135. Afrique Occidentale – Sénégal – Saint-Louis – Guet N’Dar – Départ des pêcheurs. Mise des pirogues à l’eau et passage de la barre [West Africa – Senegal – St. Louis – Guet N’Dar – Departure of fishermen. Putting pirogues in the water and crossing the bar.] Collection Générale Fortier, Dakar. Back: Carte Postale. Tous les pays n’acceptant pas la correspondence au recto, se renseigner à la poste [All countries do not accept correspondence on the recto, inform yourself at the post office]. (Divided Back.)

Missions d’Afrique – Petits Garçons revenant du travail [African Missions – Little boys returning from work]. Back: Carte Postale. (Divided Back.)

58. Sénégal – Manutention des Arachides [Senegal – Loading Peanuts]. Fortier, Phot Dakar. Back: Carte Postale [printed upside down]. (Undivided Back.)

Going to sell the Pig. Back: H. G. Johnston, M. D. Brown’s Town P.O. no 16. Union Postale Universelle, Jamaica (Jamaique). “Leaving today for the rest of the island. Don’t expect much mail. Hope the heat in Phila. Is not too much for you. The pig in the picture might resemble my appetite. Mildred.” [In different handwriting]: “I think there will be a famine in Jamaica because Mildred has eaten almost all the food. Everything is O. K. M.A.P. t-4138. (Divided Back. Mailed 1913.)

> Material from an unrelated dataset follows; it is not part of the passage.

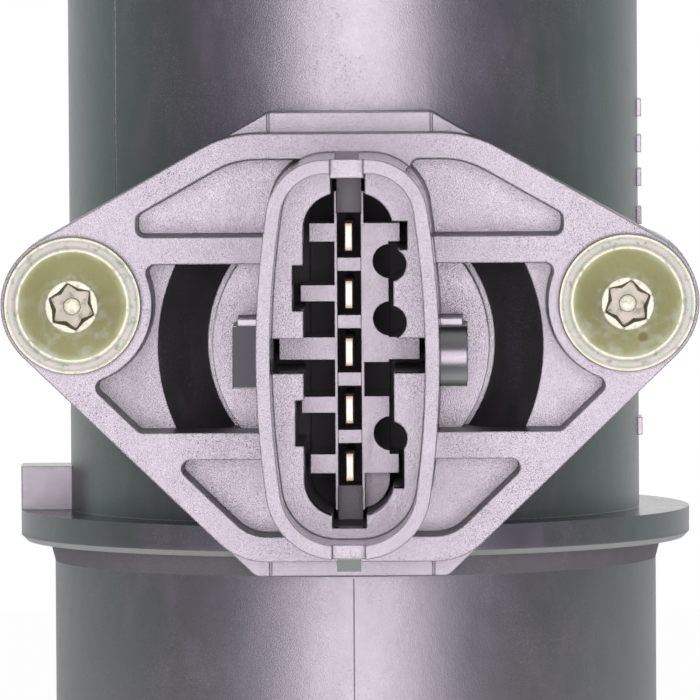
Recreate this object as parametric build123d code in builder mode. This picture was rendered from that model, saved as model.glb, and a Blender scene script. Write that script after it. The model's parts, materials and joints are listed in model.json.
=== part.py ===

Coaling, St. Lucia. Back: This side may have a message written upon it for Postage the British Isles Only: The right hand side must be reserved for stamp and address. Transitional. (Divided Back.)

Guadeloupe – Marchande de Cocos a l’eau [Water coconut vendor]. Edit. Phos, Pointe-à-Pitre (Guadeloupe). Back: Carte Postale. (Divided Back.)

Norfolk Natives. Norfolk, Va. Back: Published by Louis Kaufmann & Sons, Baltimore, MD. (Undivided Back. Mailed 1915.)

Washing Oranges, Florida. Back: Florida Artistic Series published by the H & W. B. Drew CO. Jacksonville, Fla. 1287. (Divided Back.)